Novel Opposite Stirring Mode in Bloom Continuous Casting Mould by Combining Swirling Flow Nozzle with EMS

The metallurgical performances in a mold cavity were investigated using a conventional bilateral-port nozzle or a swirling flow nozzle (SFN) plus with in-mold electromagnetic stirring (M-EMS) for bloom continuous casting (CC) process. To this end, a coupled model of electromagnetism, flow, and heat transfer was developed. Meanwhile, corresponding plant trials were conducted to evaluate the influence of a melt feeding mode on the internal quality of an as-cast bloom in Shaoguan Steel, China.
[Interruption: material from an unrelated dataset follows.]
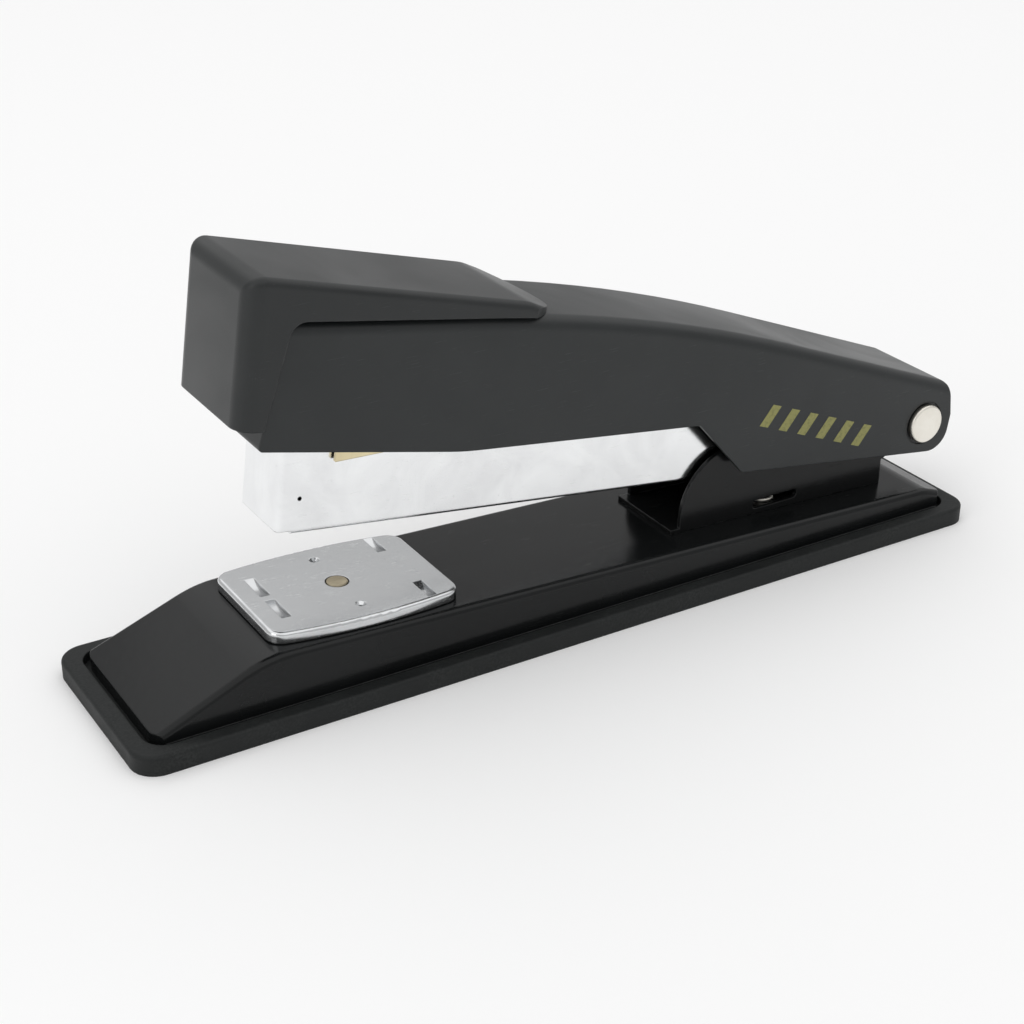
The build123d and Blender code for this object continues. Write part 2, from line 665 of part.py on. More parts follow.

Under the case of the SFN plus with M-EMS, a novel opposite stirring mode in the bloom CC mold cavity can be observed. A swirling flow in the anti-clockwise direction generated by the SFN, and the other swirling flow in the clockwise direction induced by the M-EMS were formed in regions with distances ranging from 0 m to 0.11 m and 0.218 m to 1.4 m from the meniscus, respectively. As compared to the case of the bilateral-port nozzle plus with M-EMS, the opposite stirring mode in the mold cavity can promote the melt superheat dissipation, improve the casting soundness and the componential homogeneity, inhibit the mold level fluctuation, and also be beneficial to prevent slag erosion for the nozzle external wall at the meniscus. Here, the fluctuation range of carbon segregation along the casting direction is reduced from 0.16 to 0.06, and the magnitude of mold level fluctuation is reduced from 5.6 mm to 2.3 mm under the adoption of SFN plus with M-EMS, respectively.